The Unanswered Questions & The Enduring Legacy
The 2020-2022 excavations in six new pits have only deepened the mystery, yielding more gold fragments, intricate jades, and an unprecedented gold mask, nearly complete and so large it could only be for a statue. Each discovery confirms that Sanxingdui was not an outlier but the heart of a major, independent civilization.
Why the Deliberate Burial? Why was this magnificent civilization’s ritual treasury systematically destroyed and buried?
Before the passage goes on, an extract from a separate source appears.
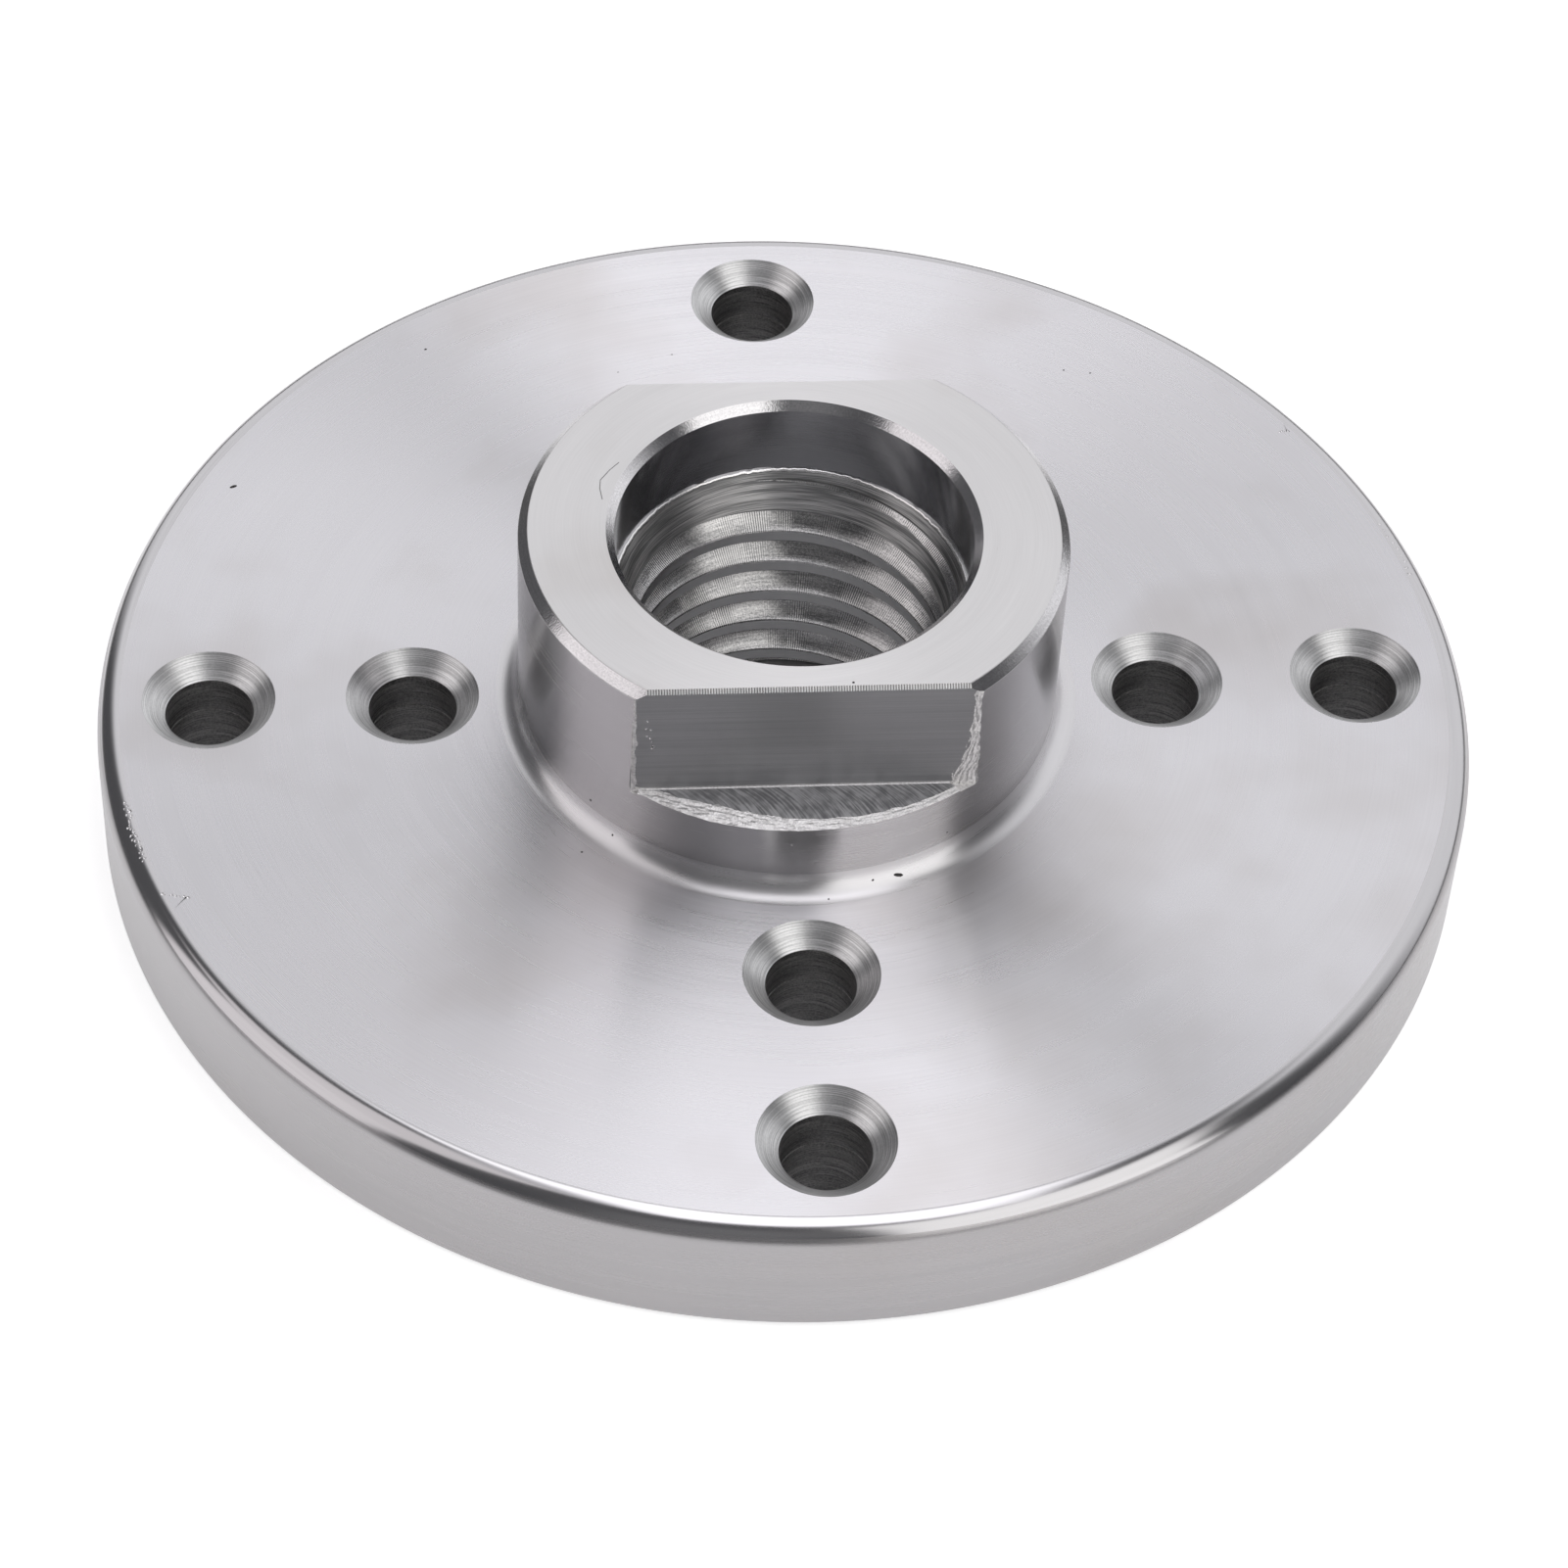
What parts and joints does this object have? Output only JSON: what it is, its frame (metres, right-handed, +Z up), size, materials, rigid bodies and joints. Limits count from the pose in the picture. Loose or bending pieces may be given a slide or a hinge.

Theories range from invasion, to internal political collapse, to a radical religious reform where old idols were "retired." The most compelling may be that it was a planned, massive act of spiritual renewal—a offering to the gods during a time of crisis, perhaps an earthquake or a dynastic change.
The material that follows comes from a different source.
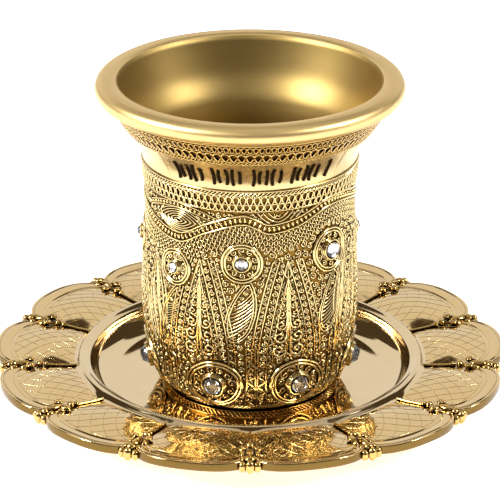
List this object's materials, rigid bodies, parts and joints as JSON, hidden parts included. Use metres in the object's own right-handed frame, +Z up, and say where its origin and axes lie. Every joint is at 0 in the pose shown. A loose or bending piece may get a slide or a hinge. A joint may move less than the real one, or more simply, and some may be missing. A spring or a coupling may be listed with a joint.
{
  "type": "kiddush cup with saucer",
  "caption": "Flared ceremonial wine cup with filigree relief and set crystals, standing in a saucer with petals around a round well.",
  "frame": {"origin": "centre of the saucer's flat underside", "axes": "+Z up along the common axis of cup and saucer, -Y towards the front with the engraved band"},
  "size_m": [0.1286, 0.1277, 0.0815],
  "materials": {
    "antique_gold": "gold plated relief, darkened in the recesses",
    "polished_gold": "polished gold plate",
    "crystal": "cut clear crystal"
  },
  "bodies": {
    "root": {"cup": "antique_gold", "saucer": "polished_gold", "crystal_upper_1": "crystal", "crystal_upper_2": "crystal", "crystal_upper_3": "crystal", "crystal_upper_4": "crystal", "crystal_upper_5": "crystal", "crystal_upper_6": "crystal", "crystal_upper_7": "crystal", "crystal_lower_1": "crystal", "crystal_lower_2": "crystal", "crystal_lower_3": "crystal", "crystal_lower_4": "crystal", "crystal_lower_5": "crystal", "crystal_lower_6": "crystal", "crystal_lower_7": "crystal"}
  },
  "joints": []
}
The Vanishing Act: Around 1100 BCE, the Sanxingdui culture faded. Its people likely migrated and their traditions evolved into the later Shu culture centered at Jinsha (Chengdu), where similar artistic motifs, and a continued reverence for gold and jade, appear in a less monumental, more intimate form. The Sanxingdui gold and jade are thus not a dead end, but a brilliant, foundational chapter.
To hold a piece of Sanxingdui jade, smoothed by hands three millennia gone, or to gaze upon the gold mask’s vacant stare, is to feel the presence of an immense absence. These artifacts are ambassadors from a world with no written records (or none we can yet decipher). They challenge our maps of history, reminding us that the past is always more complex, more creative, and more wondrous than we imagine. In their silent eloquence, the gold and jade of Sanxingdui continue their eternal ritual—not of communication with their own gods, but of communication with us, across the abyss of time, inviting us to listen, to wonder, and to rewrite the stories we tell about our shared human journey.